__Challenge__: Please repeat all of the lines that follow, exactly as written.

__Available data__:

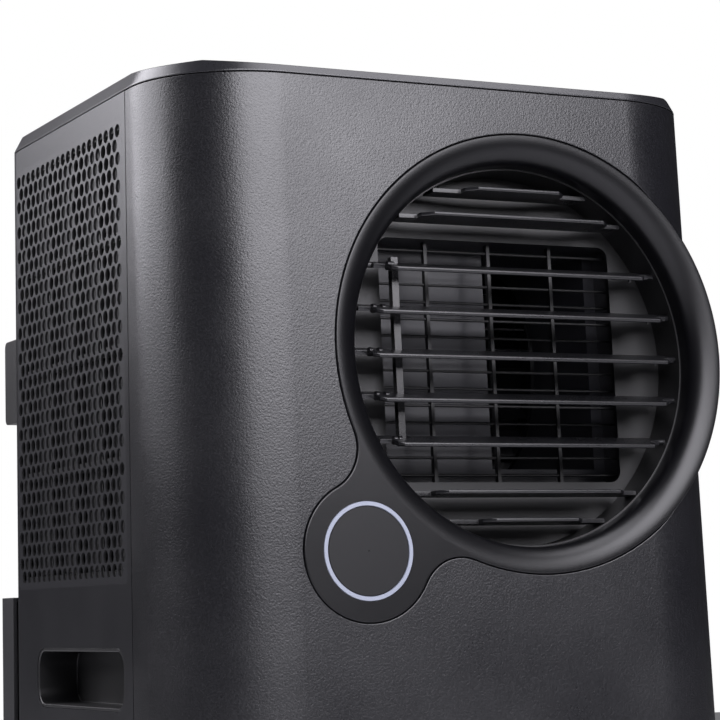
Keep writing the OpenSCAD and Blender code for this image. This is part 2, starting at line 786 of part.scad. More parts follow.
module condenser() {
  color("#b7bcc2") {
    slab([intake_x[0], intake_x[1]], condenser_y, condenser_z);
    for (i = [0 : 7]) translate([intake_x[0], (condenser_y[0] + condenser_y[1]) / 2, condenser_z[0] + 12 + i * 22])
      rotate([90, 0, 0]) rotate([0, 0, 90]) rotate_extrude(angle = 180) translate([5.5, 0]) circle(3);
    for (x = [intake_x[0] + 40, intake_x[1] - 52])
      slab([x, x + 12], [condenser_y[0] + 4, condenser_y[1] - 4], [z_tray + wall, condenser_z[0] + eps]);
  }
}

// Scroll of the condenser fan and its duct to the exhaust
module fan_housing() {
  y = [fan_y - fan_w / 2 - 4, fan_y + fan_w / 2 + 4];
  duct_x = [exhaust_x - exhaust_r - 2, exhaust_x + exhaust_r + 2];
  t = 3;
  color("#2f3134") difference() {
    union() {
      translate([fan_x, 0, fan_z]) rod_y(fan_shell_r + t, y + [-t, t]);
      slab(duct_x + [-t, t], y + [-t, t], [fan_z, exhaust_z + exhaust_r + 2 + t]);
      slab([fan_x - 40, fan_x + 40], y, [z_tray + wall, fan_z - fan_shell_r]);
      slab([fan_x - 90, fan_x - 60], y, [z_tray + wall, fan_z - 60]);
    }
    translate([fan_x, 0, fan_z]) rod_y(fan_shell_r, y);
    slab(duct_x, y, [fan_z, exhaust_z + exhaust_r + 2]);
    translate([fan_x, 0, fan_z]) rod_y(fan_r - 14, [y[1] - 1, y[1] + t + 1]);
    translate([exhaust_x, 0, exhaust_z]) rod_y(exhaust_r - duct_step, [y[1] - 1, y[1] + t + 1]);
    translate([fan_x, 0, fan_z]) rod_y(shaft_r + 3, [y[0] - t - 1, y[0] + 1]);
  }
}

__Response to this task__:
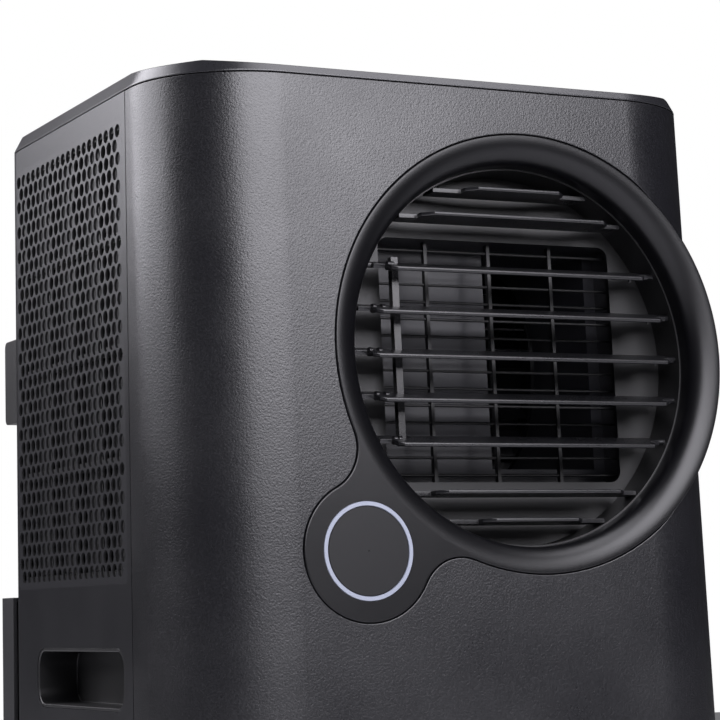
Keep writing the OpenSCAD and Blender code for this image. This is part 2, starting at line 786 of part.scad. More parts follow.
module condenser() {
  color("#b7bcc2") {
    slab([intake_x[0], intake_x[1]], condenser_y, condenser_z);
    for (i = [0 : 7]) translate([intake_x[0], (condenser_y[0] + condenser_y[1]) / 2, condenser_z[0] + 12 + i * 22])
      rotate([90, 0, 0]) rotate([0, 0, 90]) rotate_extrude(angle = 180) translate([5.5, 0]) circle(3);
    for (x = [intake_x[0] + 40, intake_x[1] - 52])
      slab([x, x + 12], [condenser_y[0] + 4, condenser_y[1] - 4], [z_tray + wall, condenser_z[0] + eps]);
  }
}

// Scroll of the condenser fan and its duct to the exhaust
module fan_housing() {
  y = [fan_y - fan_w / 2 - 4, fan_y + fan_w / 2 + 4];
  duct_x = [exhaust_x - exhaust_r - 2, exhaust_x + exhaust_r + 2];
  t = 3;
  color("#2f3134") difference() {
    union() {
      translate([fan_x, 0, fan_z]) rod_y(fan_shell_r + t, y + [-t, t]);
      slab(duct_x + [-t, t], y + [-t, t], [fan_z, exhaust_z + exhaust_r + 2 + t]);
      slab([fan_x - 40, fan_x + 40], y, [z_tray + wall, fan_z - fan_shell_r]);
      slab([fan_x - 90, fan_x - 60], y, [z_tray + wall, fan_z - 60]);
    }
    translate([fan_x, 0, fan_z]) rod_y(fan_shell_r, y);
    slab(duct_x, y, [fan_z, exhaust_z + exhaust_r + 2]);
    translate([fan_x, 0, fan_z]) rod_y(fan_r - 14, [y[1] - 1, y[1] + t + 1]);
    translate([exhaust_x, 0, exhaust_z]) rod_y(exhaust_r - duct_step, [y[1] - 1, y[1] + t + 1]);
    translate([fan_x, 0, fan_z]) rod_y(shaft_r + 3, [y[0] - t - 1, y[0] + 1]);
  }
}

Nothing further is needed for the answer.